Directions for this task —
Begin at the line that contains "numbers come to", stop after the line that contains "point = shown.matrix_world", and reproduce only that span, unaltered.

** Start Data segment **

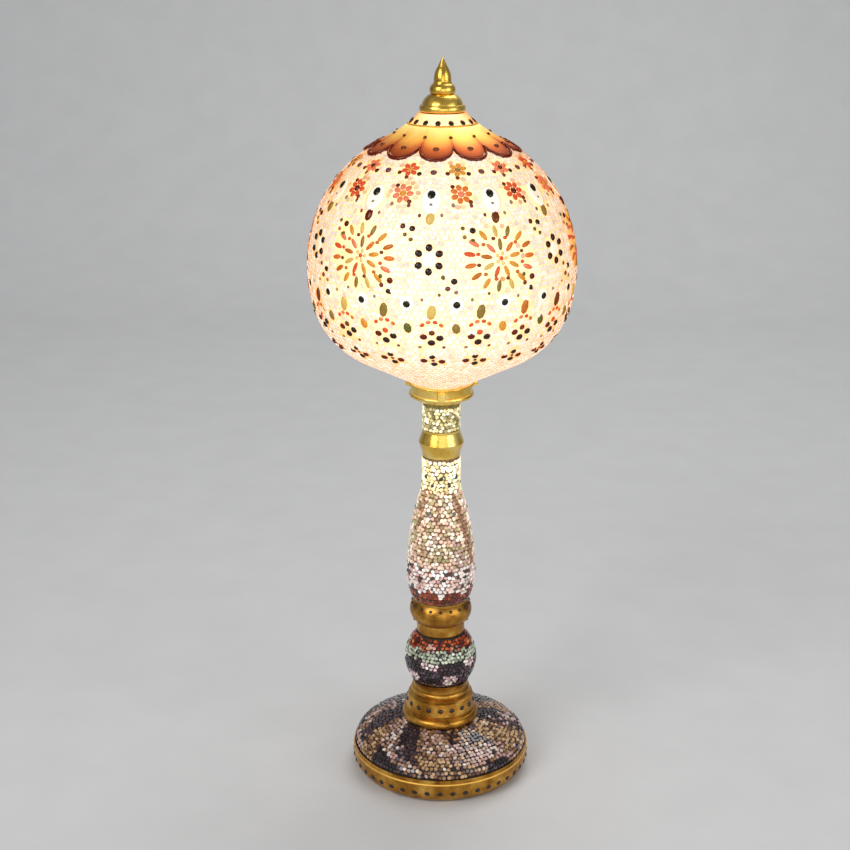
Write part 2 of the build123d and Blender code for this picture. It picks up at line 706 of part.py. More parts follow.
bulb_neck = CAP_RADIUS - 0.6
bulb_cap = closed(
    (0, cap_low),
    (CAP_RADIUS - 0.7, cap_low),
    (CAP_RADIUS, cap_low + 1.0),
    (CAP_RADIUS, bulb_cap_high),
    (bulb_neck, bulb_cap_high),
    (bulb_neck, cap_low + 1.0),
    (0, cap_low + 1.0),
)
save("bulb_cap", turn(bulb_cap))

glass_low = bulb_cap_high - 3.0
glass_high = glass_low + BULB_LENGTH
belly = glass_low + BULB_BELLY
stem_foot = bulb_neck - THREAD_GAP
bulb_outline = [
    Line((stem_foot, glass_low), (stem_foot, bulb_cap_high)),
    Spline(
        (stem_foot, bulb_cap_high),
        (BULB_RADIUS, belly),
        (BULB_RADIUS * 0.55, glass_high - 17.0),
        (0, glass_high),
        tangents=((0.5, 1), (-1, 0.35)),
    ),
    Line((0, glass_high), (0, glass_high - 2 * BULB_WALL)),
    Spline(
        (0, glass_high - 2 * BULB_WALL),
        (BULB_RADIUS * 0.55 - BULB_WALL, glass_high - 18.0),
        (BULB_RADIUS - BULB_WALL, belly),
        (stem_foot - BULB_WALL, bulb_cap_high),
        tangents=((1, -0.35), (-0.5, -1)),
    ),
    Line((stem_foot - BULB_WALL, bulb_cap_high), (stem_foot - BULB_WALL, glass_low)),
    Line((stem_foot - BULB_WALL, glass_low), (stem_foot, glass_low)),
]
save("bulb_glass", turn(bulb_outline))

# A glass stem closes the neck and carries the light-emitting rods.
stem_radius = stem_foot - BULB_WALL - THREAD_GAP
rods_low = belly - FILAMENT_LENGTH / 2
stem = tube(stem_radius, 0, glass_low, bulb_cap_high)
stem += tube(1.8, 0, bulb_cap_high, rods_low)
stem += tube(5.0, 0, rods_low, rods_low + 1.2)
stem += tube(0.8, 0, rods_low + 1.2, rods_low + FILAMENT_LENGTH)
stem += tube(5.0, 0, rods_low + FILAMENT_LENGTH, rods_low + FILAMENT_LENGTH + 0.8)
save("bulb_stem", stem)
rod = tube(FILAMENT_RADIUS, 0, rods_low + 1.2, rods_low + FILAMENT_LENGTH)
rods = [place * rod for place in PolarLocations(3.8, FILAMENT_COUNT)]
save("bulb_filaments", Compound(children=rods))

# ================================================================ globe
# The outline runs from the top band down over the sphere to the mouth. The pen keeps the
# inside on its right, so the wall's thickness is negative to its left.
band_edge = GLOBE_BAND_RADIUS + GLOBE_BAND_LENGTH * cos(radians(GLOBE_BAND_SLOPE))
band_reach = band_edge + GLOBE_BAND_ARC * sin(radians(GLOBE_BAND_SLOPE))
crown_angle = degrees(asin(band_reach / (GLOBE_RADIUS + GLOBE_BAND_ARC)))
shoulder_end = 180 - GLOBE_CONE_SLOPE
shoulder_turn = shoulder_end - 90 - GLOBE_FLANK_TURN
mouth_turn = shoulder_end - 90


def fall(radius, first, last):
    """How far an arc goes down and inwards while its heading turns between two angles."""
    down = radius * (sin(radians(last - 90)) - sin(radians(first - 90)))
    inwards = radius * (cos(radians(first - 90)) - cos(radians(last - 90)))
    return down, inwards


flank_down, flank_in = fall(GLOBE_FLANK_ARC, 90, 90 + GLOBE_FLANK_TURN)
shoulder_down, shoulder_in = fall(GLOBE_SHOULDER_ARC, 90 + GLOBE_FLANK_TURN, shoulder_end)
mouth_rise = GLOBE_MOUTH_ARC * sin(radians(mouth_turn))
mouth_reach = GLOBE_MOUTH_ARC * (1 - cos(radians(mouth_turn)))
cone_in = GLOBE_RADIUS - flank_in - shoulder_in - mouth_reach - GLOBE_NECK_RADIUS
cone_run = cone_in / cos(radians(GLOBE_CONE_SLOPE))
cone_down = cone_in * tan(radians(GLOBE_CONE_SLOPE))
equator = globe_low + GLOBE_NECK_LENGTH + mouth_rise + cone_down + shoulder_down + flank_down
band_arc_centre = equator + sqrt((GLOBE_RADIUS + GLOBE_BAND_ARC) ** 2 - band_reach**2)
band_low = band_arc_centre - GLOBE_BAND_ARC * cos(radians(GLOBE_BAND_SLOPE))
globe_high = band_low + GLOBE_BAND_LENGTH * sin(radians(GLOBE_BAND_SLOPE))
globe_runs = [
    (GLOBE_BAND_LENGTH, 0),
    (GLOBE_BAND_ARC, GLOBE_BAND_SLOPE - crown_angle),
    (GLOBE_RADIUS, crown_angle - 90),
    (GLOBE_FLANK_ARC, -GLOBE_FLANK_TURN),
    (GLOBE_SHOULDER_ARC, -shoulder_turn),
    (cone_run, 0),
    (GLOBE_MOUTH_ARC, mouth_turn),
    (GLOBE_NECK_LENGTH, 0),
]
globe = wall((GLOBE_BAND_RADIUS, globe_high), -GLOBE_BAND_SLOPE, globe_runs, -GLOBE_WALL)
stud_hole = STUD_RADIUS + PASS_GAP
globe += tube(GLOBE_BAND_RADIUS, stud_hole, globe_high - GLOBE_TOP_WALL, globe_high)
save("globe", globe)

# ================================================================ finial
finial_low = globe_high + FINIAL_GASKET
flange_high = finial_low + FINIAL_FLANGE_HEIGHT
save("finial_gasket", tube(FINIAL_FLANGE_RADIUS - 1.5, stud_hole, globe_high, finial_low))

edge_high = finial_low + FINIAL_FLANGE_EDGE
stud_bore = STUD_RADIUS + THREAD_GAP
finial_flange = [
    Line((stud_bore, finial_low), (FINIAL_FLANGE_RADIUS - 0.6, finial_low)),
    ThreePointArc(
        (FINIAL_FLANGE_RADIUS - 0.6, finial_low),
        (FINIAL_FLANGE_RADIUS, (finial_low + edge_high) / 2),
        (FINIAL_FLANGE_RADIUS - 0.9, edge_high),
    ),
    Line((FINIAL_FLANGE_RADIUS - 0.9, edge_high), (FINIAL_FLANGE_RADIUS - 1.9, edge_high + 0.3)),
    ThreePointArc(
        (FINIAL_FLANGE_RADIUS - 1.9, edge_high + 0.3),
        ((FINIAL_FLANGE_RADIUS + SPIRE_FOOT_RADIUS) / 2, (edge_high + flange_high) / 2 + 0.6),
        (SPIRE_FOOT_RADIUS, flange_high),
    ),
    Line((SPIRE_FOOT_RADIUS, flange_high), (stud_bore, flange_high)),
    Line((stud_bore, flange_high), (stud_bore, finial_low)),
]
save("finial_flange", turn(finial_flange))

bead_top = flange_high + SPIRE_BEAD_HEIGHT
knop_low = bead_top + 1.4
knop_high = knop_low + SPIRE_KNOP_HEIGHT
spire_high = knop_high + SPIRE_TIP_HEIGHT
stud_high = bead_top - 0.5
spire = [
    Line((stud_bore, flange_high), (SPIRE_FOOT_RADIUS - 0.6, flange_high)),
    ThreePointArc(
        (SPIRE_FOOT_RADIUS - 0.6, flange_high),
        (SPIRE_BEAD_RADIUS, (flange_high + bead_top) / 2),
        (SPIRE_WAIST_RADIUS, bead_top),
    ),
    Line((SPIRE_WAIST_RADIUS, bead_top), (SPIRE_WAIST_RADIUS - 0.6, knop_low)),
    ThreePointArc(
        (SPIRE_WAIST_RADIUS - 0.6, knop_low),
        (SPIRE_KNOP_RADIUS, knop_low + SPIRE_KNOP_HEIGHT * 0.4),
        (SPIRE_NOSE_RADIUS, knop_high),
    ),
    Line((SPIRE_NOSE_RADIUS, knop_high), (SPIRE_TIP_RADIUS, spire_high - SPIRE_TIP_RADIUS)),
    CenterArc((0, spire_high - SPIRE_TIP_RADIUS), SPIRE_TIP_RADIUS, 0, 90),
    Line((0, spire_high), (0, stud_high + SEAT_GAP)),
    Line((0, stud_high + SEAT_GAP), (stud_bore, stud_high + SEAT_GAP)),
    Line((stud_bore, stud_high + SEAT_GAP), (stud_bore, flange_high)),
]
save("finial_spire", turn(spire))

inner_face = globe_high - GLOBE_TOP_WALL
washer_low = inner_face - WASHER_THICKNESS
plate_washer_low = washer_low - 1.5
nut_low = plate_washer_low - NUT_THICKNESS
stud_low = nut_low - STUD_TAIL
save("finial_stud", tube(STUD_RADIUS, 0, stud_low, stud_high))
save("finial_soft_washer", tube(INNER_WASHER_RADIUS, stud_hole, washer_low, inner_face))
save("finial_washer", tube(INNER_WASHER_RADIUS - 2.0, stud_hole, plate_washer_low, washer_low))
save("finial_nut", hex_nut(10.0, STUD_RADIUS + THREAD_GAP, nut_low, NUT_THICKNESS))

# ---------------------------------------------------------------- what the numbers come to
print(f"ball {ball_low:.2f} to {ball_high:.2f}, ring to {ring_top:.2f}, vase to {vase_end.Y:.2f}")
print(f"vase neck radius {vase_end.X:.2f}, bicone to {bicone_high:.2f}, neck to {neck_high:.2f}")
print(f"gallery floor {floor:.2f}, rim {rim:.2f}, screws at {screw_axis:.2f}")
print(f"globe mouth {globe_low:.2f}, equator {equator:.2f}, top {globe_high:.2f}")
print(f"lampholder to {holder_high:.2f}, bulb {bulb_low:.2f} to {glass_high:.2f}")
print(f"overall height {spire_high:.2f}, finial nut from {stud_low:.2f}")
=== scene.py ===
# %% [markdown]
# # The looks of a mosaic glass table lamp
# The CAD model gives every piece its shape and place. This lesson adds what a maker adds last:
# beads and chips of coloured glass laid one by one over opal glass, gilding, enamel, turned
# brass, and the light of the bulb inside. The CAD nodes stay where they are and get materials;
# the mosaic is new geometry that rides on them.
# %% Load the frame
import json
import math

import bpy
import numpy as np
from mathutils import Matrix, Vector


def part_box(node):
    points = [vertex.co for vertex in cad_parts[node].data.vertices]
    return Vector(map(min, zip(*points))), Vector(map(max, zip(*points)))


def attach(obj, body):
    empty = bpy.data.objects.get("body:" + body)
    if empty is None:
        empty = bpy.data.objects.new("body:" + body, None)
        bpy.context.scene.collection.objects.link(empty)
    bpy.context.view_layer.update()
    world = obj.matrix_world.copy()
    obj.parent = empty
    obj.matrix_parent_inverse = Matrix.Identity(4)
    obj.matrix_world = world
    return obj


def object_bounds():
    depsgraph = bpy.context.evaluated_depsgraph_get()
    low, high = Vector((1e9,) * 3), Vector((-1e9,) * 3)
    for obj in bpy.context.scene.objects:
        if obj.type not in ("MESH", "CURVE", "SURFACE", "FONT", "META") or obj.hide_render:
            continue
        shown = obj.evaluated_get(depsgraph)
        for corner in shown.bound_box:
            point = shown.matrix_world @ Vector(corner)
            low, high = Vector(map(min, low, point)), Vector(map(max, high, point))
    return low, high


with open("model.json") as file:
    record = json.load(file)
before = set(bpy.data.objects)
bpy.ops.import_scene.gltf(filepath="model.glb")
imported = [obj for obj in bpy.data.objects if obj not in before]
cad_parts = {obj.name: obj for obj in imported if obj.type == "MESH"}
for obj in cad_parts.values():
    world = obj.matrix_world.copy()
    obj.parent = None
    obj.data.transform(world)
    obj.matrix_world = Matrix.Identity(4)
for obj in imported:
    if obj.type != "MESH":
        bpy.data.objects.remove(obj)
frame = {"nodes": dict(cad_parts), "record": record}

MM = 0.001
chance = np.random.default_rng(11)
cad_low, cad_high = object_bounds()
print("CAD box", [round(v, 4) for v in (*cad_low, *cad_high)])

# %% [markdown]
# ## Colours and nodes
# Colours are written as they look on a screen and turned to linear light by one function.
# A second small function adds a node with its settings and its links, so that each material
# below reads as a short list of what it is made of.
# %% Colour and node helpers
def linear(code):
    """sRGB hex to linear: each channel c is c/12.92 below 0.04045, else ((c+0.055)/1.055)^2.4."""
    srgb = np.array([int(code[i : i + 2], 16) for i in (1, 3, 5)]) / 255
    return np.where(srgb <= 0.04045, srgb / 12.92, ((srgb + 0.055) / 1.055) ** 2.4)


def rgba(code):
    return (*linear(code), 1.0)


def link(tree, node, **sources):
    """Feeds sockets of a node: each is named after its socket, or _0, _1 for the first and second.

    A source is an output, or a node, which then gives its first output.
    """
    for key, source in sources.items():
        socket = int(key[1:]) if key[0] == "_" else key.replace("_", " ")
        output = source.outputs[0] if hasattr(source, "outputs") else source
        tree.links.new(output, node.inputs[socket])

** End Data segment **

Finished task —
# ---------------------------------------------------------------- what the numbers come to
print(f"ball {ball_low:.2f} to {ball_high:.2f}, ring to {ring_top:.2f}, vase to {vase_end.Y:.2f}")
print(f"vase neck radius {vase_end.X:.2f}, bicone to {bicone_high:.2f}, neck to {neck_high:.2f}")
print(f"gallery floor {floor:.2f}, rim {rim:.2f}, screws at {screw_axis:.2f}")
print(f"globe mouth {globe_low:.2f}, equator {equator:.2f}, top {globe_high:.2f}")
print(f"lampholder to {holder_high:.2f}, bulb {bulb_low:.2f} to {glass_high:.2f}")
print(f"overall height {spire_high:.2f}, finial nut from {stud_low:.2f}")
=== scene.py ===
# %% [markdown]
# # The looks of a mosaic glass table lamp
# The CAD model gives every piece its shape and place. This lesson adds what a maker adds last:
# beads and chips of coloured glass laid one by one over opal glass, gilding, enamel, turned
# brass, and the light of the bulb inside. The CAD nodes stay where they are and get materials;
# the mosaic is new geometry that rides on them.
# %% Load the frame
import json
import math

import bpy
import numpy as np
from mathutils import Matrix, Vector


def part_box(node):
    points = [vertex.co for vertex in cad_parts[node].data.vertices]
    return Vector(map(min, zip(*points))), Vector(map(max, zip(*points)))


def attach(obj, body):
    empty = bpy.data.objects.get("body:" + body)
    if empty is None:
        empty = bpy.data.objects.new("body:" + body, None)
        bpy.context.scene.collection.objects.link(empty)
    bpy.context.view_layer.update()
    world = obj.matrix_world.copy()
    obj.parent = empty
    obj.matrix_parent_inverse = Matrix.Identity(4)
    obj.matrix_world = world
    return obj


def object_bounds():
    depsgraph = bpy.context.evaluated_depsgraph_get()
    low, high = Vector((1e9,) * 3), Vector((-1e9,) * 3)
    for obj in bpy.context.scene.objects:
        if obj.type not in ("MESH", "CURVE", "SURFACE", "FONT", "META") or obj.hide_render:
            continue
        shown = obj.evaluated_get(depsgraph)
        for corner in shown.bound_box:
            point = shown.matrix_world @ Vector(corner)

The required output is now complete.